2. Passing a local file path that contains the credentials:
-
gcsCredentialsPath
If you prefer to pass the credentials file, you can do so as follows:
Non-Depot Scan Workflow YAML
In this example, sample source connection and configuration settings are provided.
version: v1
name: bigquery-scanner2
type: workflow
tags:
- bigquery-non-depot
description: The workflow scans schema tables and registers metadata
workflow:
dag:
- name: bigquery-scanner2
description: The job scans schema from bigquery via Non-depot tables and register metadata to metis
spec:
tags:
- scanner2.0
stack: scanner:2.0
compute: runnable-default
runAsUser: metis
stackSpec:
type: bigquery
source: BigQuerySource_ND
sourceConnection:
config:
type: BigQuery
credentials:
gcsConfig:
type: <account type>
projectId: project ID # ["project-id-1", "project-id-2"]
privateKeyId: xxxxxxxxxxxxxxxxxxxxxxxxxxxxxxx
privateKey: | # divide every \n to new line between BEGIN & END PRIVATE KEY
-----BEGIN PRIVATE KEY-----
xxxxxxxxxxxxxxxxxxxxxxxxxxxxxxxx
xxxxxxxxxxxxxxxxxxxxxxxxxxxxxxxx
xxxxxxxxxxxxxxxxxxxxxxxxxxxxxxxx
xxxxxxxxxxxxxxxxxxxxxxxxxxxxxxxx
xxxxxxxxxxxxxxxxxxxxxxxxxxxxxxxx
xxxxxxxxxxxxxxxxxxxx
-----END PRIVATE KEY-----
clientEmail: client@mail.com
clientId: 123456
# authUri: https://accounts.google.com/o/oauth2/auth (default)
# tokenUri: https://oauth2.googleapis.com/token (default)
# authProviderX509CertUrl: https://www.googleapis.com/oauth2/v1/certs (default)

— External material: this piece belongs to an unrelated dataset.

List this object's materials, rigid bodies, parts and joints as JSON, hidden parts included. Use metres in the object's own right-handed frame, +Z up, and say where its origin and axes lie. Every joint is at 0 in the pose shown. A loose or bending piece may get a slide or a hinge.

clientX509CertUrl: https://cert.url
sourceConfig:
config: # Use them as per requirement
markDeletedTables: false
includeTables: true
includeViews: true
databaseFilterPattern:
includes:
- <databasename>
excludes:
- <databasename>
schemaFilterPattern:
includes:
- <schemaname>
excludes:
- <schemaname>
tableFilterPattern:
includes:
- <schemaname>
excludes:
- <schemaname>
After the successful workflow run, you can check the metadata of scanned Tables on Metis UI.